Silver fir is an important tree species in view of climate change. In order to better research the tree, an international team with the participation of the Swiss Research Institute WSL has decoded the remarkably large genome of a silver fir near Zurich.
Fig. 1 - A magnificent silver fir in a mountain forest in Emmental, Switzerland.
Photo: Markus Bolliger
«AA_WSL01» is written in blue on an inconspicuous fir tree in the «Rameren» forest in Birmensdorf near Zurich (fig. 2). The DNA for the first sequenced silver fir genome – the complete genetic material – was obtained from its seeds and needles. Worldwide, silver fir (Abies alba) is only the sixth conifer species whose genome sequence is known – which was quite a challenge as coniferous trees have an extremely large genome with many repeating, similar stretches of DNA sequence.

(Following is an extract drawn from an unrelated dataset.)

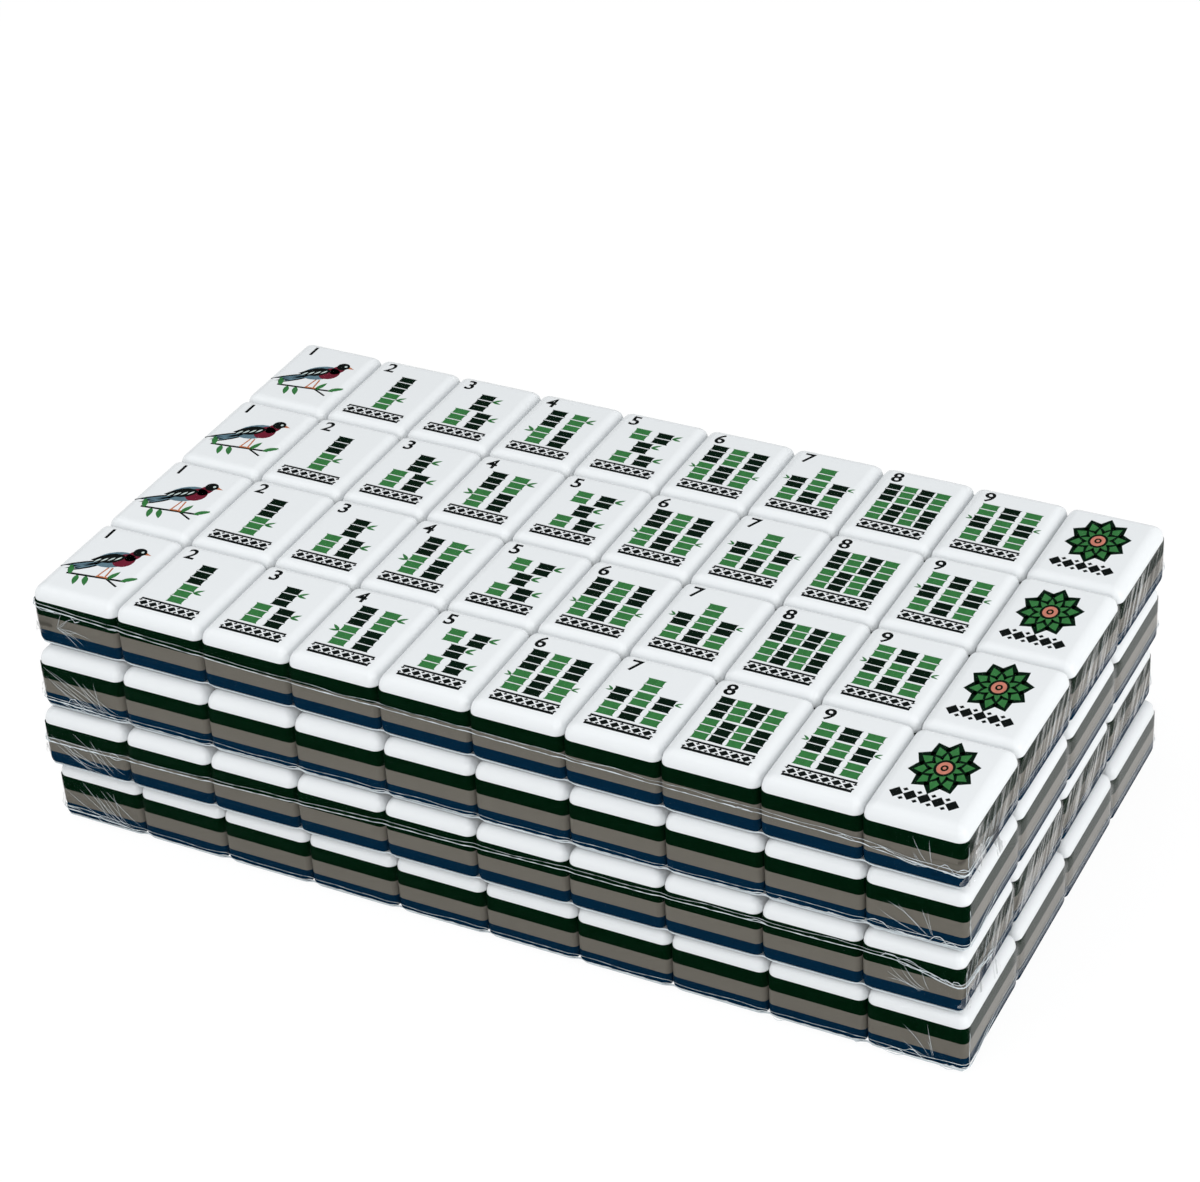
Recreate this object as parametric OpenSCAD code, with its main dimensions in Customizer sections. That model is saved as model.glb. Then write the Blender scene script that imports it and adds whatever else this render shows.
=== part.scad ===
// Trade stack of 160 game tiles: four shrink-wrapped packs of ten kinds by four rows, one on another.
// X runs along the ten kinds, Y runs from the foot of each picture to its head, Z is up.
// The origin is the middle of the bottom pack's underside.

/* [Tile] */
// Width of a tile, across its picture
tile_w = 22.4; // [18:0.1:30]
// Length of a tile, from the foot of its picture to its head
tile_l = 29.8; // [26:0.1:40]
// Thickness of the white face layer
white_t = 3.4; // [3:0.05:6]
// Thickness of the dark green layer under it
green_t = 3.95; // [2:0.05:6]
// Thickness of the grey layer under that
grey_t = 3.9; // [2:0.05:6]
// Thickness of the dark blue back layer
blue_t = 3.85; // [2.6:0.05:6]
// Radius of the face's edges and of the tile's upright corners
face_r = 2.1; // [1.5:0.1:2.9]
// Width of the bevel round the back
back_bevel = 1.2; // [0.4:0.1:1.4]

/* [Pack] */
// Rows of like tiles in each pack
rows = 4; // [1:1:6]
// Gap between neighbouring tiles
tile_gap = 0.1; // [0.05:0.05:0.6]

/* [Shrink film] */
// Thickness of the film
film_t = 0.08; // [0.04:0.01:0.2]
// Slack between the film and the tiles
film_gap = 0.12; // [0.08:0.01:0.3]
// How far the weld between the film's two halves stands out
bead_out = 0.5; // [0.2:0.05:1]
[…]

For this reason, this major task of sequencing it was only possible
thanks to international cooperation. The research team decoded a total
of 18 billion base pairs, the individual building blocks of DNA. That's
six times more than in the human genome. Printed on paper, this would result in over 3.5 million A4 pages with 10-point Calibri font and 2 cm margins! It is not hard to imagine that this required very powerful computers and a long computing time.
"It's like a huge puzzle that you put together without a template", explains co-author Felix Gugerli of the WSL. Representing with his team the Swiss side of the international consortium, he commented, "We now have a comprehensive but slightly blurred picture of the silver fir genome." The parts of the genome that contain genes– that is, genetic information for the production of proteins with specific functions — are now well described. Between these parts, however, there are many repetitive sequences of base pairs. Much work still needs to be done by the researchers in order to arrange a complete picture from these pieces of the puzzle.
Fig. 2 - The first sequenced silver fir stands in a forest near Zurich and is a rather inconspicuous representative of its species.
Photo: Christian Rellstab (WSL)
The effort is worthwhile, because a decoded genome helps to understand the genetic diversity within the species, for example, to describe which trees thrive particularly well at which sites. In addition, Christmas tree growers have an interest in selecting trees with desirable characteristics, such as long-lasting needles. Examining the genes of young plants makes it possible to establish their characteristics, so it is not necessary to wait until they have grown for several years. This is much quicker than carrying out costly planting trials.
Silver fir became popular in the 18th century as the Christmas tree par excellence until it was replaced by the longer-lasting Nordmann fir. As a result of climate change, silver fir is becoming increasingly important in silviculture as a substitute for the economically important spruce and beech. These species are less likely to thrive in a warmer and drier climate than fir. Compared to them, silver fir has been at a disadvantage because deer find its young shoots exceptionally tasty. As the deer population has been rapidly increasing due to a lack of natural enemies, these trees must often be protected by fences or plastic enclosures.
The expensive and time-consuming cultivation of the silver fir is more worthwhile when foresters can select the optimal trees for the planned location thanks to genomic analyses. Indeed, forest management is already directing its practice towards converting even age spruce forests back to uneven aged mixed spruce, fir, beech forest. Thus, the decoding of the silver fir's giga-genome is an investment into the future of an important tree species and in sustainable forest management.